Parodiando al hijo más ilustre de los duques de Marlborough, los españoles también podemos decir que nunca una multitud de ciudadanos ha sido tan ominosa y gravemente perjudicada por tan pocos. Me refiero a ese grupito de políticos fatuos, mentirosos y paniaguados que, además de cobrar un buen salario por destrozar los servicios públicos de su comunidad, anuncian, precedidos de la fanfarria compuesta por sus incondicionales, que el 1 de octubre, ganen o pierdan, la patria los coronará con el halo dorado de San Jorge o, en su defecto, con la palma del martirio por su entrega desinteresada a la causa de la independencia de Cataluña. La vanidad y el fuego fatuo de esos filántropos que dejan los ojos en blanco cuando, por ejemplo, se corean sus apellidos (Junqueras, Puigdemont, Forcadell…) ganarían el campeonato mundial de luz y sonido.

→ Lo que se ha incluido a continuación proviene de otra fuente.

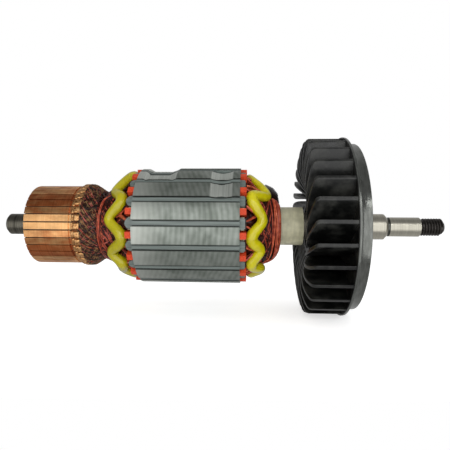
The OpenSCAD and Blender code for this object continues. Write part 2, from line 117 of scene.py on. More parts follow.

Antes los narcisos florecían a finales del invierno. Ahora, como los robellones, los narcisos brotan en otoño. Cosas del cambio climático, al parecer. Yo no me opongo a los cambios, siempre que no ocasionen molestias. Una de ellas es el exceso de oferta de nenúfares y narcisos. Precisamente comparto este diagnóstico con algunas personas corrientes y sensatas: en algunos huertos de la península ibérica no cabe un capullo más.